D. Submit manufacturer's certified raw and roll material test reports including ultimate strength performed in accordance with ASTM D6637 or ASTM D4595 (modified). Test results not meeting the requirements in Table 1 or in the approved Manufacturer's Quality Control Manual will result in rejection of applicable rolls. Provide certified test reports a minimum of 7 days prior to delivery of geogrid to the site.
E. The reinforcement shown on the drawings shall meet the property requirements listed in Table 1. Reinforcement strength requirements represent minimum average roll values in the machine direction.
TABLE 9- BIAXIAL REINFORCEMENT GEOGRID

* Submit the coefficient of interaction for pull-out resistance of the proposed geogrid in a soil of similar gradation and texture to the material that will be used for fill in the reinforced zone. Establish the coefficient of interaction in accordance with ASTM D6706. Provide certified test results a minimum of 7 days prior to delivery of geogrid to the site.
F. The installation site shall be prepared by clearing, grubbing, and excavation or filling the area to the design grade.
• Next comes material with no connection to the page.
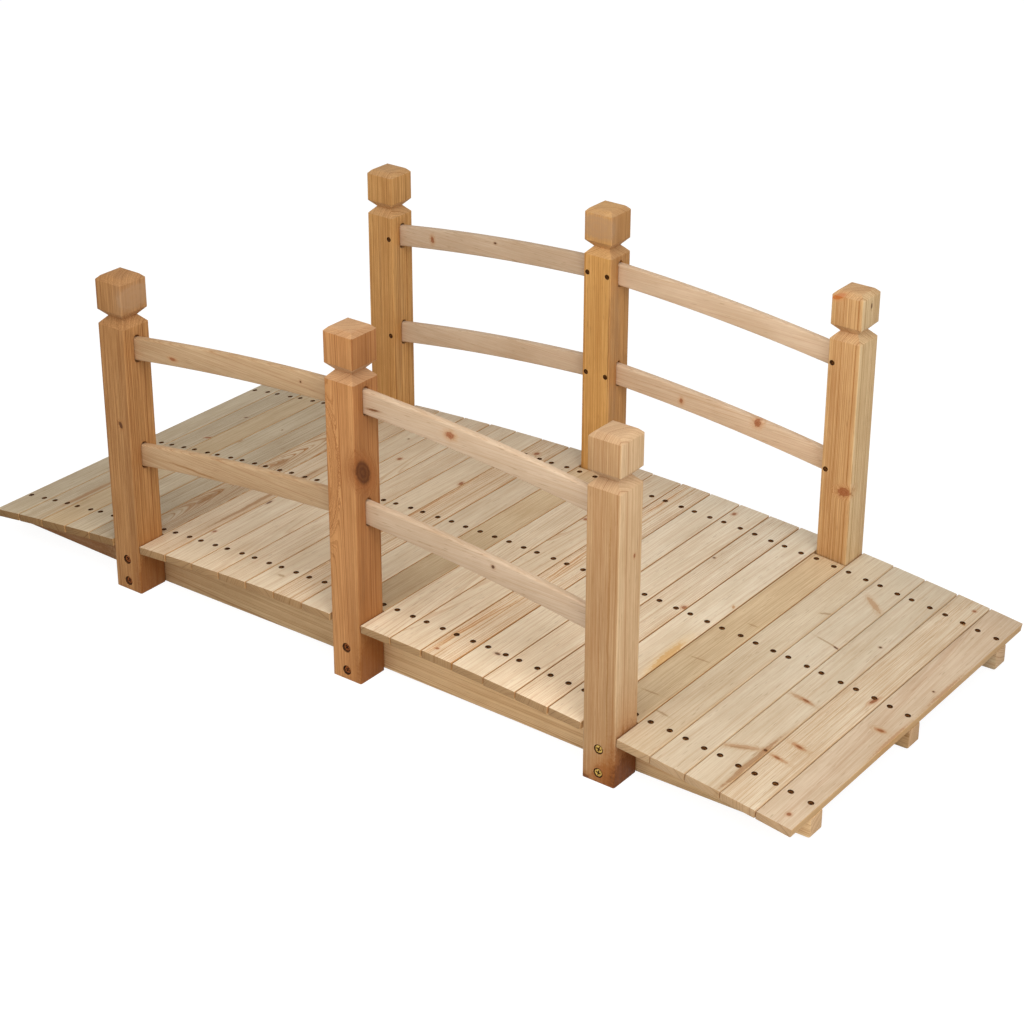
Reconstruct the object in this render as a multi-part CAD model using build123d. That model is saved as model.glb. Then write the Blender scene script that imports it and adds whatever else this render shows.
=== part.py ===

This includes removal of topsoil and vegetation.
G. Install the geogrid in accordance with the Manufacturer's recommendations. Unroll the geogrid in the direction of reinforcement. After a layer of geogrid has been placed, use suitable means that do not damage the underlying geosynthetics, to hold the geogrid flat and in place.
H. The geogrid shall be laid smooth without wrinkles or folds on the prepared subgrade in the direction of construction traffic. Adjacent geogrid rolls shall be overlapped, sewn or joined as required in the plans. Overlaps shall be a minimum of 600 mm.
I. On curves, the geogrid may be folded or cut to conform to the curves. The fold or overlap shall be in the direction of construction and held in place by pins, staples, or piles of fill or rock.
J. Prior to covering, the geogrid shall be inspected by a certified inspector of the Engineer to ensure that the geosynthetic has not been damaged during installation. Damaged geosynthetics, as identified by the Engineer, shall be repaired immediately. Cover the damaged area with a geosynthetic patch which extends an amount equal to the required overlap beyond the damaged area.
K. The fill shall be placed by end dumping onto the geosynthetic from the edge of the geogrid, or over previously placed fill layer. Sudden braking and sharp turning should be avoided. Tracked construction equipment should not be operated directly upon the geosynthetic. A minimum fill soil thickness of 15cm is required prior to operation of tracked vehicles over the geosynthetic. Turning of tracked vehicles should be kept to a minimum to prevent tracks from displacing the fill and damaging the geosynthetic.
L. Any ruts occurring during construction shall be filled with additional backfill material and compacted to the specified density.
M. Placement of the backfill material causes damage to the geosynthetic, the damaged area shall be repaired as previously described above. The placement procedure shall then be modified to eliminate further damage from taking place.

POND IMPOUNDMENT
A. General; After end-of-construction of the rehabilitation and reinstatement works for Dike 19 and subject to the approval of the Engineer, the filling of brine in Pond SPOB will be carried out according to a staged procedure to reach the pond operating level at elevation -396.0 m. The impoundment of Pond SPOB shall be carried out using the existing APC main pipelines that will feed the existing brine channel located along the Lisan Cliff, then the brine channel shall discharge the brine into Pond SPOB near the end of the Dike. The new pump station is designed to lift the brine from Pond SPOB (elevation -396.0m) to Pond SPOA (elevation about -393.0m).
B. Actions before Impounding:

• 1. One month prior to impoundment: check that all instruments installed in dike body and in dike vicinity are functional. If any installed instrumentation is not functioning it should be substituted with new ones;
• 2. Install evaporimeter to enable assessing the rate and quantity of evaporation of brine during the impoundment period.
• 3. Install gauges to measure the reservoir level in meters above mean sea level, at five locations along the dike perimeter (minimum).
• 4. Establish the reference value (zero reading) for each instrument, which can be evaluated as the average value of the last ten days before the start of impounding.

C. Maintain monitoring of the dike foundation performance using the installed instrumentations (i.e. settlement, horizontal displacement, pore water pressure, downstream seepage, etc.) and reporting measurements to the Engineer.